Wooden barrels worked for some products but were prone to leaking, absorbed product flavors and odors, were not chemically compatible with many substances, and required skilled coopers to build and repair.

Tank trucks and rail cars were efficient for very large volumes but impractical for shipments between 100 and 1,000 gallons, which is actually where the majority of industrial liquid commerce occurs.

The Gap in the Market

Through the 1960s and 1970s, industrial logistics professionals recognized a clear gap: there was no good packaging solution for quantities between a drum (55 gallons) and a tank truck (4,000+ gallons). This "intermediate" volume range — typically 100 to 350 gallons — required either multiple drums (expensive, space-inefficient) or partially-filled tank trucks (wasteful, costly per gallon).

Early IBC Designs (1970s-1980s)

The first intermediate bulk containers appeared in the 1970s, primarily in Europe. These early designs included rigid polyethylene tanks without external cage protection, collapsible fabric IBCs (flexitanks), stainless steel IBCs for chemical applications, and fiberglass reinforced plastic tanks.

Each had limitations. Rigid PE tanks without cages were vulnerable to damage and difficult to stack. Flexitanks couldn't maintain shape when partially filled. Stainless steel was prohibitively expensive. And fiberglass was heavy and couldn't be economically produced at scale.

The Composite IBC Innovation (1980s)

The breakthrough came when someone (historical credit is disputed between several European packaging companies) combined three elements into a single design: an inner container of blow-molded HDPE (cheap, light, chemically resistant), an outer cage of welded galvanized steel (structural protection, stackability), and a standard pallet base (forklift compatible, truck-loading efficient).

This composite design solved every problem at once. The plastic bottle provided light weight, corrosion resistance, and easy cleaning. The steel cage provided impact protection, stackability, and tie-down points. The pallet base made the container compatible with every standard forklift and rack system in existence.

Standardization and Global Adoption (1990s)

The 1990s saw rapid standardization. The UN Performance Packaging Code assigned IBC designation 31HA1 for composite IBCs with plastic inner containers and steel outer cages. The dominant capacity settled at 1,000 liters (264 gallons) in Europe and 275 US gallons in North America. Pallet dimensions standardized to 48 by 40 inches in North America and 1200 by 1000mm in Europe, matching existing pallet standards. The 2-inch (DN50) S60x6 thread became the universal valve connection.
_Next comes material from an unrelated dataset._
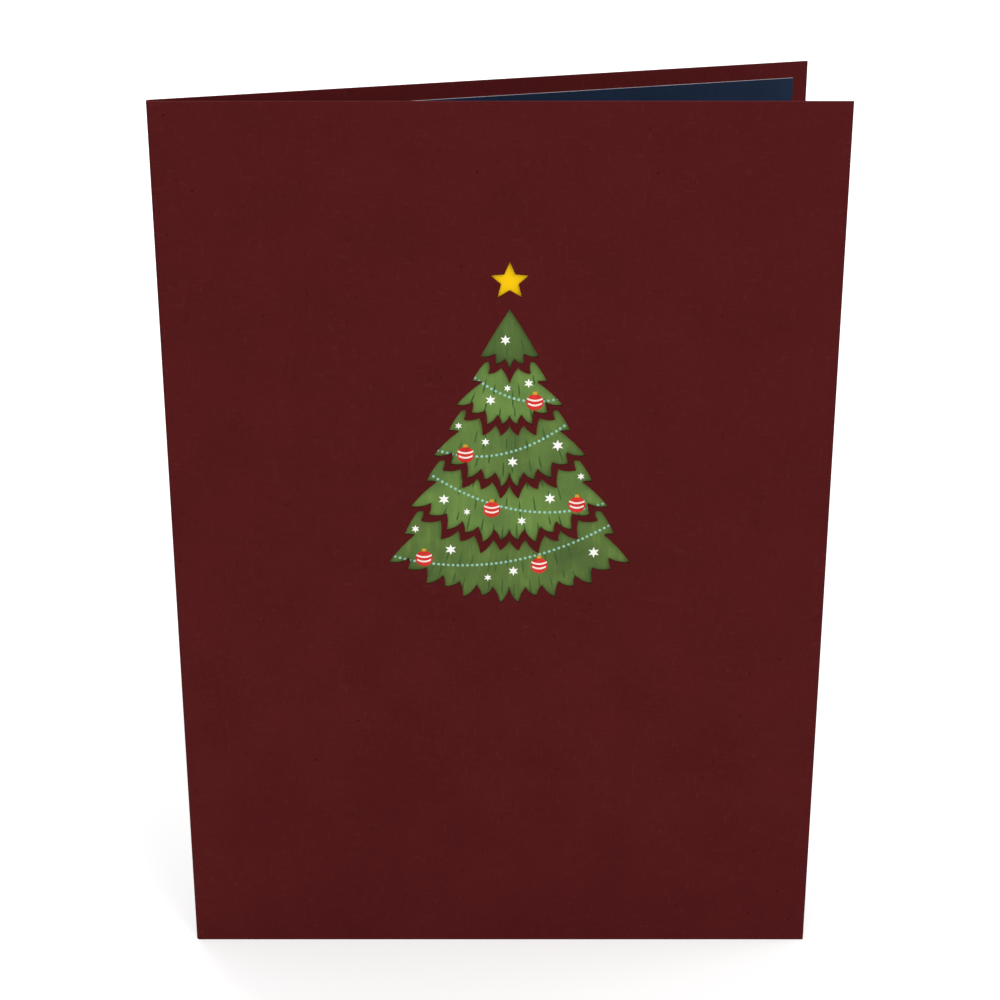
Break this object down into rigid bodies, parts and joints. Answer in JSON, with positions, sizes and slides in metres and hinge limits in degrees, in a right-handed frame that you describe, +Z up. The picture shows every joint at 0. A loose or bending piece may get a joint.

This standardization was crucial for adoption. Once any manufacturer's IBC could work with any customer's filling equipment, handling systems, and transport infrastructure, switching costs dropped to zero and market adoption accelerated rapidly.

The Modern IBC Era (2000s-Present)

Since 2000, IBC technology has continued to evolve. Multi-layer HDPE bottles with barrier layers now prevent permeation of aggressive chemicals. Anti-static bottles prevent spark discharge when filling flammable liquids. RFID tracking chips molded into bottles enable supply chain visibility. Improved cage designs reduce weight while maintaining protection. And the recycling and reconditioning industry (like IBC Recycling Detroit) has made the economics of reuse even more compelling.

Why IBCs Won

The IBC tote dominates intermediate bulk liquid packaging today for a simple reason: it offers the best combination of cost, convenience, compatibility, and sustainability of any packaging format for its volume range. Compared to drums, a single IBC holds 5x more product in roughly the same floor space, reducing handling labor by 80%. Compared to tank trucks, IBCs offer granular quantity flexibility without minimum order requirements.

Looking Forward

The future of IBC packaging likely involves increased use of recycled and ocean-bound plastic in bottle manufacture, smart IBCs with integrated sensors for temperature, fill level, and GPS tracking, standardized return/refill logistics networks similar to pallet pooling, and regulatory drivers (like Extended Producer Responsibility) that incentivize reuse over disposal.

At IBC Recycling Detroit, we're proud to be part of this evolution — helping give every container the longest possible productive life before its materials begin their next chapter.